*REQUIREMENTS*
Only a number is wanted: how many lines in these records contain the word "names"?

*RECORDS PROVIDED*
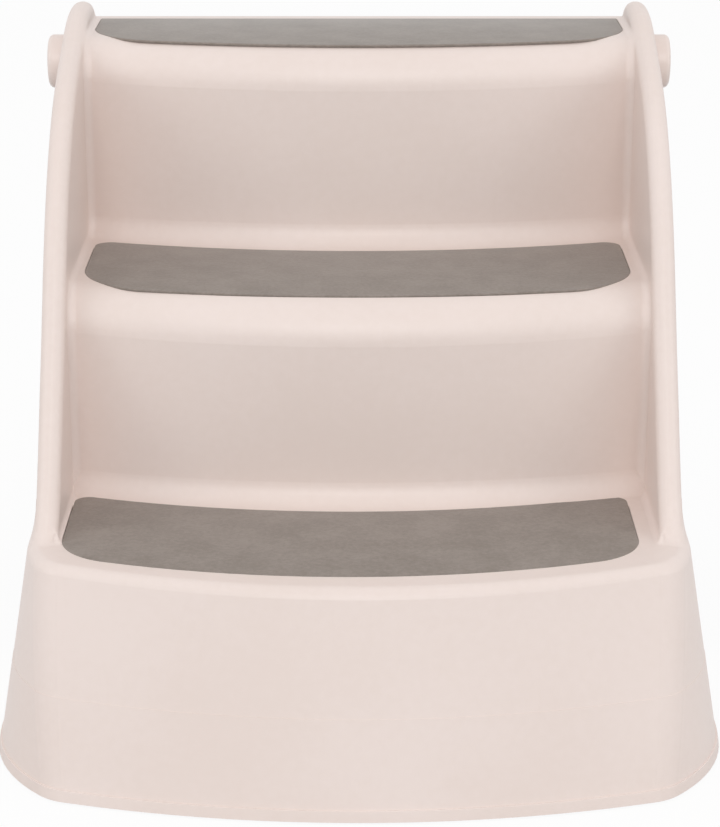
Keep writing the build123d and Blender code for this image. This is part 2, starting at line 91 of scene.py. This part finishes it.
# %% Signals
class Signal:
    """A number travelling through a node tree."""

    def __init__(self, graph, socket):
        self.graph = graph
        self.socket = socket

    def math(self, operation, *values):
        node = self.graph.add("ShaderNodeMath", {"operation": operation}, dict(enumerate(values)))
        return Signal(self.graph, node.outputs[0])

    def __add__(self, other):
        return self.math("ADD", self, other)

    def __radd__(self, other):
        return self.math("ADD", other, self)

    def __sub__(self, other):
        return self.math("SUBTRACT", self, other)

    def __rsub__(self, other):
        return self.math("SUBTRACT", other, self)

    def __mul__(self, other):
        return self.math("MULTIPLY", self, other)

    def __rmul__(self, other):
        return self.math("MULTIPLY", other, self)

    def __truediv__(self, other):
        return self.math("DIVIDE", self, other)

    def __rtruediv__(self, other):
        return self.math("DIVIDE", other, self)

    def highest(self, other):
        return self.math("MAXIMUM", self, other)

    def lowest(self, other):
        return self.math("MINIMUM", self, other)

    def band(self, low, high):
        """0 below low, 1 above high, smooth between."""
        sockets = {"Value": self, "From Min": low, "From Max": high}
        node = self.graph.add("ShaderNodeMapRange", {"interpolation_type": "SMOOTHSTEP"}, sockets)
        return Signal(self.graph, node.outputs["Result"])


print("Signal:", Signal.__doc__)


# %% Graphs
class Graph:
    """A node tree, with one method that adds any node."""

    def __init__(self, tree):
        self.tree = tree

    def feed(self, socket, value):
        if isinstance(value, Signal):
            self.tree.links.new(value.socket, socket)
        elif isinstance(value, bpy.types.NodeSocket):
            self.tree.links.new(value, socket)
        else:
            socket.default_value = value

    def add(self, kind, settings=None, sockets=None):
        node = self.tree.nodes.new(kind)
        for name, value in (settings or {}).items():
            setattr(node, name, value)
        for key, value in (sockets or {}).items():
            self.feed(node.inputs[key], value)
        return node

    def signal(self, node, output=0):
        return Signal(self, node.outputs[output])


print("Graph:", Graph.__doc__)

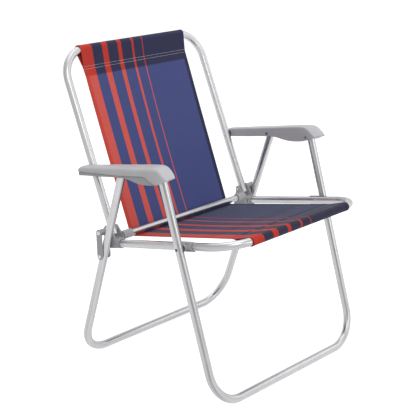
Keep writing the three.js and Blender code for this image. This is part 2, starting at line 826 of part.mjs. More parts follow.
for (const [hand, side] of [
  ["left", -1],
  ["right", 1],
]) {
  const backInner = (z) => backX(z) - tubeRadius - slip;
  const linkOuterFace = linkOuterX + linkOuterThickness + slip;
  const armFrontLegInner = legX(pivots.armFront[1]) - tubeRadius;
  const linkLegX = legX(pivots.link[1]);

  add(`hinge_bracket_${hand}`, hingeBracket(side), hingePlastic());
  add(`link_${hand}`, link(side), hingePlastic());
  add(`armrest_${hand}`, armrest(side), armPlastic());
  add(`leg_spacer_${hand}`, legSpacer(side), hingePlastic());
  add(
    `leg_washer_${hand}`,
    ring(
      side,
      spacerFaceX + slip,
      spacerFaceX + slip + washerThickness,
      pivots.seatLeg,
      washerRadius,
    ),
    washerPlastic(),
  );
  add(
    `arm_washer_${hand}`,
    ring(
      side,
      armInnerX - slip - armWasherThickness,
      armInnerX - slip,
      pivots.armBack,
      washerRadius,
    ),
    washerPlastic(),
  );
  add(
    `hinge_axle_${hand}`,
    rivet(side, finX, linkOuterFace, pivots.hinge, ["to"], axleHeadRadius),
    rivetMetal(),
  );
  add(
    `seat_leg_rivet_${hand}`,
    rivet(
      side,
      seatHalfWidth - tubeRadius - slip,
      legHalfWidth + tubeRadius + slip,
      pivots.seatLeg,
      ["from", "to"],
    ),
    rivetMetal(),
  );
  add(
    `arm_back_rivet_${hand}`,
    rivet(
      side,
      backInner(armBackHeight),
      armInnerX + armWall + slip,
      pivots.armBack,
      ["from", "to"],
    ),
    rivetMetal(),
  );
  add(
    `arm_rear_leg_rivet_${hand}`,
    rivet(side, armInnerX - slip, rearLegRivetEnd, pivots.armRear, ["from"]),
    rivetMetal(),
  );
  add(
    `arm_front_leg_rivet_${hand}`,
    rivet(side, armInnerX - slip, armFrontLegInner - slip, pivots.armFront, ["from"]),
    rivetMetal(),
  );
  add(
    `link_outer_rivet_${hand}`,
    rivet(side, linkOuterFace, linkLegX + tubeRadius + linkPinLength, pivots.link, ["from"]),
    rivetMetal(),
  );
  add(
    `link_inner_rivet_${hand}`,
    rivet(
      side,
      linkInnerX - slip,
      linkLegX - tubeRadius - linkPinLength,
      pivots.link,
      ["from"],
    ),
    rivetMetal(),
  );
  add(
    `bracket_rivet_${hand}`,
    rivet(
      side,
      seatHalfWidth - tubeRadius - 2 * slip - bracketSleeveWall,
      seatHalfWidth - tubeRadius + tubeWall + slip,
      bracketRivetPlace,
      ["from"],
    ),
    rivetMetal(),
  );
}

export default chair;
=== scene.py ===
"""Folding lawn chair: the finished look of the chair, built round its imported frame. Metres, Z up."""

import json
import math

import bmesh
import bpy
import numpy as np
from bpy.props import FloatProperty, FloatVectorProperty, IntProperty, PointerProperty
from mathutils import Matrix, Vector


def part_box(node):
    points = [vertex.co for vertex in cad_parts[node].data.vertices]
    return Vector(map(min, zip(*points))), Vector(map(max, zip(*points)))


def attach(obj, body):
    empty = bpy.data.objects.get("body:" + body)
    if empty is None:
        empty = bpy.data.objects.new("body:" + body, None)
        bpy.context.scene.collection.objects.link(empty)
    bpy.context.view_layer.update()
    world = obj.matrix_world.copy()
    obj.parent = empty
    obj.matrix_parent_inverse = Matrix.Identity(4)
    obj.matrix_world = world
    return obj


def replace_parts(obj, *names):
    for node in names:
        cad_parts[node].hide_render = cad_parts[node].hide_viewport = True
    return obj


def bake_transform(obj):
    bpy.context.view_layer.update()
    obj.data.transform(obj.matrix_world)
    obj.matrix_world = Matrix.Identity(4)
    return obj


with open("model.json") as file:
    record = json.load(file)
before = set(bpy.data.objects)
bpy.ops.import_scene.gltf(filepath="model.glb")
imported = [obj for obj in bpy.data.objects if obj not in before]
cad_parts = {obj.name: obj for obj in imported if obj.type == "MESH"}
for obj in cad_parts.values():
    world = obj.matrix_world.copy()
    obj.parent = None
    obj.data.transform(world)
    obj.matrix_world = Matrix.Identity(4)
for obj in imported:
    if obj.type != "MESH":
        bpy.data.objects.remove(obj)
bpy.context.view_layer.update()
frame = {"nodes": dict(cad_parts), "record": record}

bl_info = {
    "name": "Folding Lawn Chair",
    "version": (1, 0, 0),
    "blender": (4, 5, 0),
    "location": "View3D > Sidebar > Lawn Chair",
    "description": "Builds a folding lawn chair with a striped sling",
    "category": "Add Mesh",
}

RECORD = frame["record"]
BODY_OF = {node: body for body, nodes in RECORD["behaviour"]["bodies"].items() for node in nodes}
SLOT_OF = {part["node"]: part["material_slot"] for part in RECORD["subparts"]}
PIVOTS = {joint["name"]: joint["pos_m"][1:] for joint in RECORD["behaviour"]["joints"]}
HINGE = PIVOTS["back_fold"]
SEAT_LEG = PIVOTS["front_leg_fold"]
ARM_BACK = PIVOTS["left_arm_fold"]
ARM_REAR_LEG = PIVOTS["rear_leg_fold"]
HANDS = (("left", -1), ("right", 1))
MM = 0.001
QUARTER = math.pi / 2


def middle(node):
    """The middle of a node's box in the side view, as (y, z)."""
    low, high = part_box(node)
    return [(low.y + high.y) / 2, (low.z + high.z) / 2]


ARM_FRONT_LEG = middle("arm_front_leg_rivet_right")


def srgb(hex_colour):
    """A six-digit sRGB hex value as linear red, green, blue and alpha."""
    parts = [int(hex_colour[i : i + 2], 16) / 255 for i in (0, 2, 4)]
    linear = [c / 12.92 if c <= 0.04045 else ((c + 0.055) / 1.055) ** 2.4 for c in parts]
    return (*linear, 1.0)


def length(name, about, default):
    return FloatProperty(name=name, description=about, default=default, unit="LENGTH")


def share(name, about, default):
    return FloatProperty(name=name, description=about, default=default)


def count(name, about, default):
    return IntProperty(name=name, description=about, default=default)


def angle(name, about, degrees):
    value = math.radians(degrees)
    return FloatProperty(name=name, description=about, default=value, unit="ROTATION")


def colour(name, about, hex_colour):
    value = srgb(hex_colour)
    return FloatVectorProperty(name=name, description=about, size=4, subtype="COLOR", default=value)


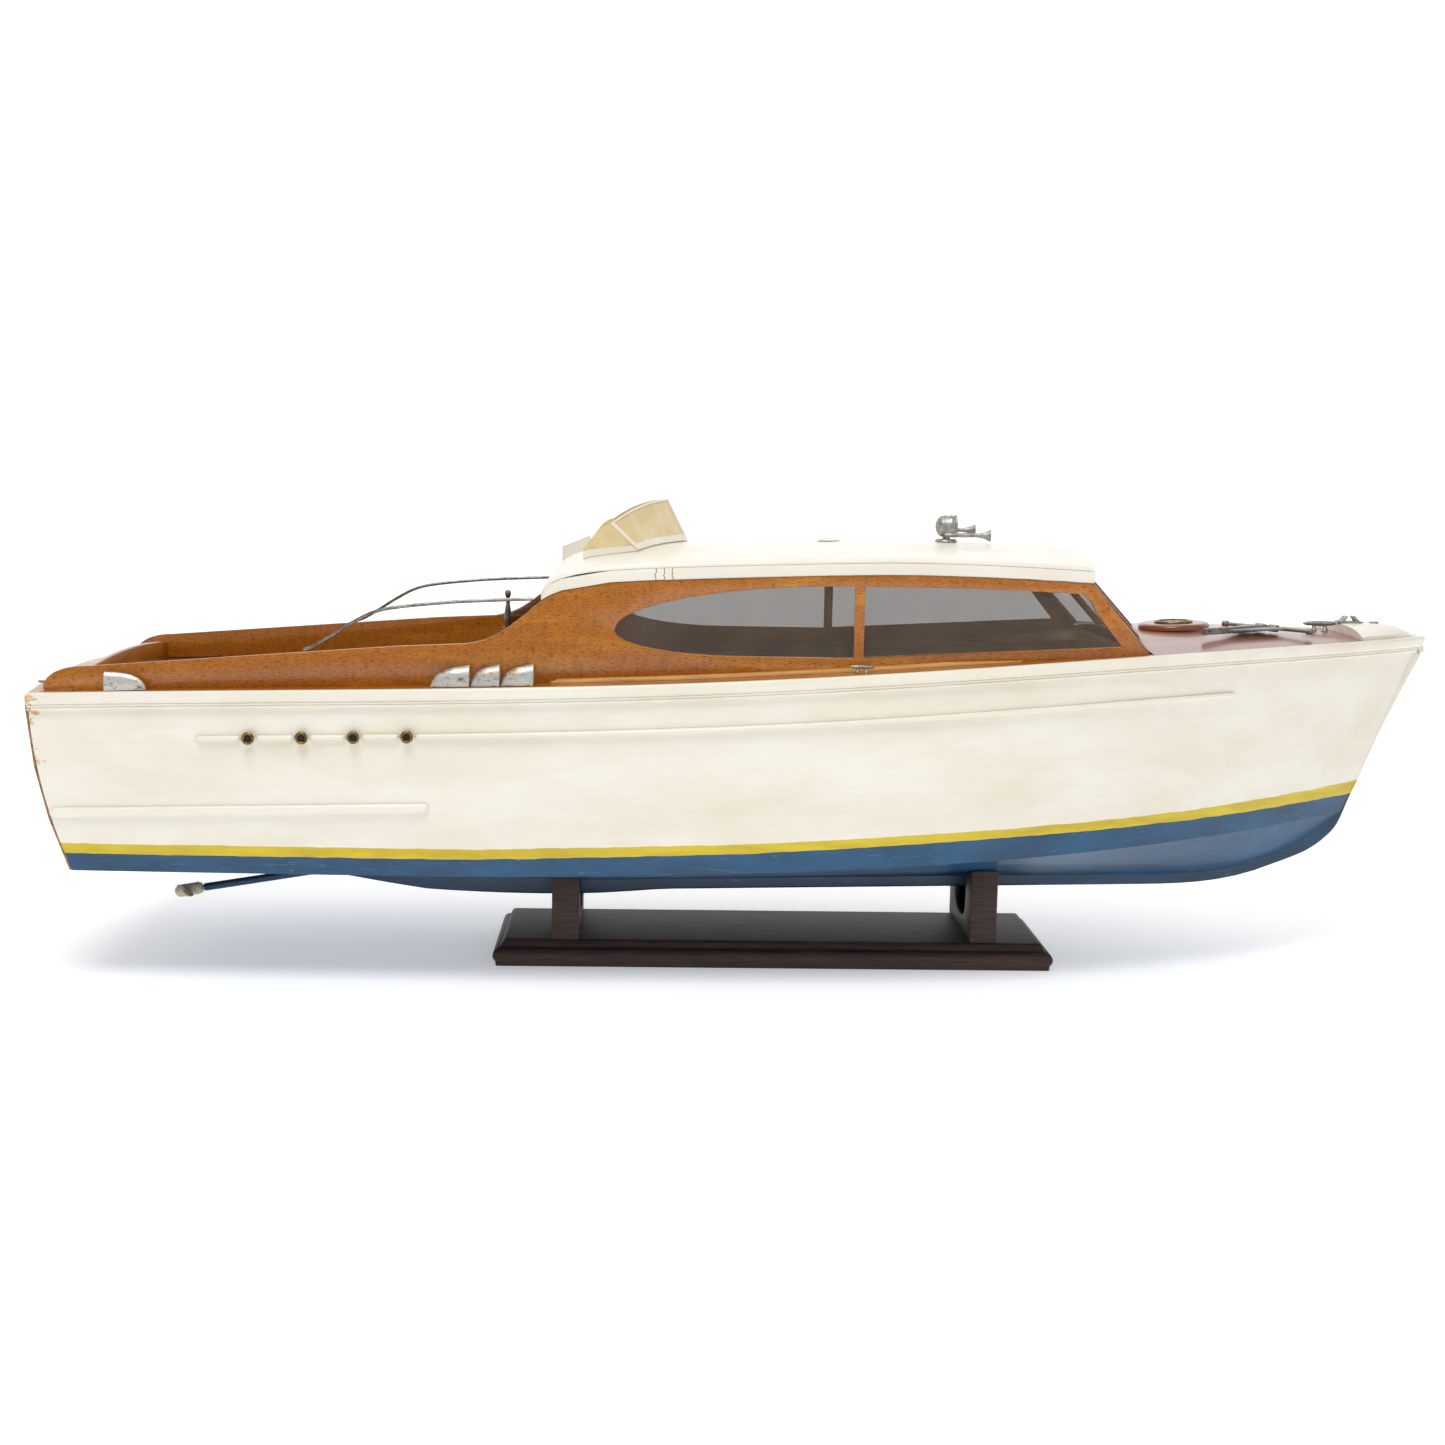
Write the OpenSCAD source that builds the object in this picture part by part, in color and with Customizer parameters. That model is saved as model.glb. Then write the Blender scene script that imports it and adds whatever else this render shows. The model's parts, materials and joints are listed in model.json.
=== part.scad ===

*EXERCISE ANSWER*
2